На пропуск одной строки после 5-ой давно обратили внимание исследователи, объясняя его по-разному: «незавершённостью работы» (В. Брюсов), случайной ошибкой (Б. Томашевский), стремлением «выразить быструю последовательность событий» (Н. Измайлов), «драматизмом рассказа» (А. Гукасова), мистификацией читателя (Е. Хаев). С. Фомичев предполагает, что деформация этой строфы была допущена при переписке в беловой автограф, а Я. Левкович считает, что происхождение ошибки установить невозможно, так как черновик рукописи не сохранился.
Попробуем и мы высказать несколько соображений по этому поводу. Начнём с того, что Пушкин всё время посмеивается и над своими программными заявлениями, и над ожиданиями публики и критики. С другой стороны, пропуск так «спрятан» в строфе, словно недостающая строка никуда не исчезала. В какой момент автор преподносит нам этот «сюрприз», как его подготавливает и обставляет? Во-первых, строчка исчезает в самый кульминационный момент «двойной паники» — обморока старухи и бегства «кухарки». Нагнетание «страстей» и «ужасов» делает пропажу строки на фоне неожиданного разоблачения и исчезновения лже-кухарки и незаметной, и символической. Вовторых, XXXVI строфа тематически и интонационно не обособлена, а примыкает к предыдущей, где напряжение достигает апогея — возглас ужаса: «О Боже! страх какой!», смысл которого разъясняется после строфического пробела — «Пред зеркалом Параши…». В-третьих, в XXXV октаве нагнетается 5-членная рифма на -ой, и созвучие длится и в следующей, «дефектной» октаве (см. выше). В этой рифменной веренице выпадение одного члена не ощущается. Очевидно, что в XXXVI строфе происходит смысловой и формальный «взрыв», полностью разрушивший октавный канон: взамен 8 стихов — 7, перенос рифмы из предшествующей октавы, причём рифма не тройная, а двойная; двустишие имеет не мужские, а женские клаузулы, и последующая строфа начинается той же рифмовкой АвАв… вместо аВаВ.

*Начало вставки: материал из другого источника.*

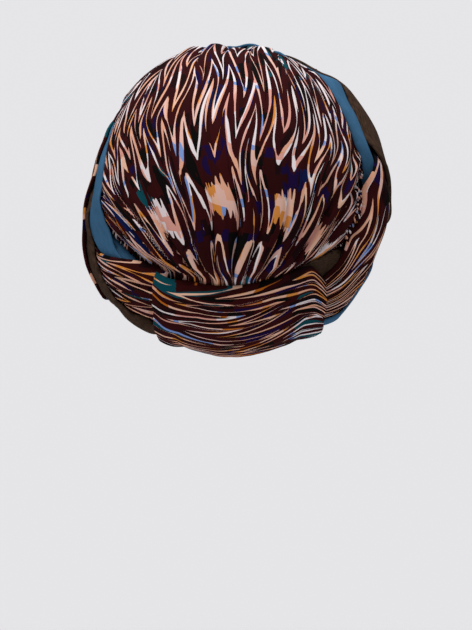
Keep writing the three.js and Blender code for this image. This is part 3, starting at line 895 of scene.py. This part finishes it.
brown_wrap_left = lay_strip(
    "brown_wrap_left_cloth", BROWN_WRAP_LEFT, 90, count=2, depth=0.8, seed=8, buried=2.5
)
brown_wrap_right = lay_strip("brown_wrap_right_cloth", BROWN_WRAP_RIGHT, 120, count=2, depth=0.8, seed=9)
print_wrap_left = lay_strip("print_wrap_left_cloth", PRINT_WRAP_LEFT, 150, count=6, depth=2.6, seed=10)

# %% [markdown]
# The nape panel lies over all those ends and over the cap's tuck. It is one more strip, in five shallow
# pleats, fullest at its lower left and turned under at its right corner.

# %% nape panel
NAPE_PANEL = [
    (28.2, 86, 29.5, 117.5, 125.5),
    (23, 87.2, 24, 119.5, 127.5),
    (12, 87.6, 12, 118, 127),
    (0, 87.2, 0, 116.4, 123.5),
    (-10, 86, -10, 114.4, 123),
    (-20, 84.2, -20, 113, 122.5),
    (-26.3, 83.2, -27, 112.8, 121.5),
    (-29.5, 86, -30, 113.2, 121),
    (-32, 90, -32, 113.5, 120.5),
]
PANEL = {"count": 5, "depth": 1.3, "seed": 12, "start": 422, "full": 1.1, "pull": 0.8, "bend": 30}
nape_panel = lay_strip("nape_panel_cloth", NAPE_PANEL, 110, **PANEL)

# %% [markdown]
# A material is a small machine of nodes. The next function makes the machine's case, and hands back a short
# way to add a node and feed it, so that the print below reads like its sums.

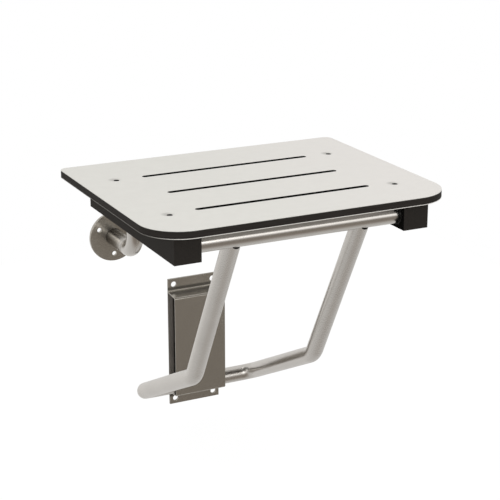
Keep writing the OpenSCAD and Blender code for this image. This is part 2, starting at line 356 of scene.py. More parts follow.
def satin_steel(name, smoothest, dullest, heat_and_shade_from=None):
    """Tubes: stainless steel with a satin polish and fine polishing lines, between two levels of
    roughness. Where a start along Y is given, the tube turns dark near there: partly heat tint from
    the weld, and partly painted shade."""
    material, graph, inputs, _ = grained(name, (0.66, 0.635, 0.605), (smoothest, dullest), 1800,
                                         bump=(0.002 * MM, 0.05), stretch=(0.15, 1.0, 1.0), detail=3.0,
                                         metallic=1.0)
    color = graph.two_tone(graph.pattern(30), (0.645, 0.62, 0.59), (0.68, 0.655, 0.625))
    if heat_and_shade_from is not None:
        # Heat tint and painted shade, darkest at the start
        clear = graph.between(graph.parts("Object")["Y"], heat_and_shade_from, heat_and_shade_from - heat_and_shade_reach)
        color = graph.blend(clear, (0.10, 0.093, 0.082, 1), color, "RGBA")
    graph.feed(inputs["Base Color"], color)
    return material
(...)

Такой же принципиальный отказ от догматизма и установка на «эффект обманутого ожидания» наблюдаются и на других уровнях стиховой структуры.
Во вступлении Пушкин декларирует своё обращение к «рифме наглагольной» и ко всему словарю, в том числе к «мелкой сволочи», союзам и наречиям, — «все годны в строй». И первая октава почти сплошь «наглагольная»: 5 глаголов в рифмах (надоел — хотел — совладел, живут — приведут), во II — 3 (разрешу — спрошу — пишу), в III — V — по 2 — 3, а затем в пяти строфах подряд ни одной глагольной рифмы. Дальше они то возникают, то пропадают, а XXIII октаву «прошивают» насквозь: идеал — читал — вникал, узнали — печали — привлекали, могла — внесла. И мы начинаем замечать не только игру в появлениеисчезновение глагольных рифм, но и их грамматическую неоднородность, т.е. сочетание в рифмах разных частей речи. Так, на 22 полных глагольных (14 тройных и 8 двойных) приходится 14 смешанных, что в целом составляет 24% всего рифменного состава. Наречий в рифмах в два раза меньше, чем глаголов — 12% (ср. в VIII главе ЕО первых — 5%, вторых — около 15%), преимущественно в разнородных сочетаниях (всегда — молода — горда, вдруг — испуг). Любопытно, что наречия опередили как местоимения (7%), так и прилагательные (менее 10%). Значит, поэт следует своей декларации — «Отныне в рифмы буду брать глаголы» и «подбирать союзы да наречья», хотя союзов нет, но есть частица в «союзе» с местоимением («что же»).
Автор то повторяет в рифмах одинаковые части речи (осталась — таскалась — сбиралась, Маврушки — полушки — старушки), то сочетает разные (Покрову — живу — наяву); прибегает к составным рифмам (увечья — наречья — сберечь я) и омонимическим (припала страсть — обокрасть — какая страсть); пользуется внутренними созвучиями (стряпуха — старуха, отменно — тени, там — летать) и «теневыми рифмами» (термин В. Баевского): слоги — ноги — строги и Богу — дорогу, браковать — стать — рать и солдат — парад). Слова различных рифмопар в соседних стихах как бы «перезваниваются» друг с другом: совладел и славу, нежно и погружена, разбирая и обратясь, рукава и резвушка. Краезвучия буквально сплетаются в многозвучные рифменные узоры: котов — нескромный — часов — Коломной — домов — тёмной — оно — полотно.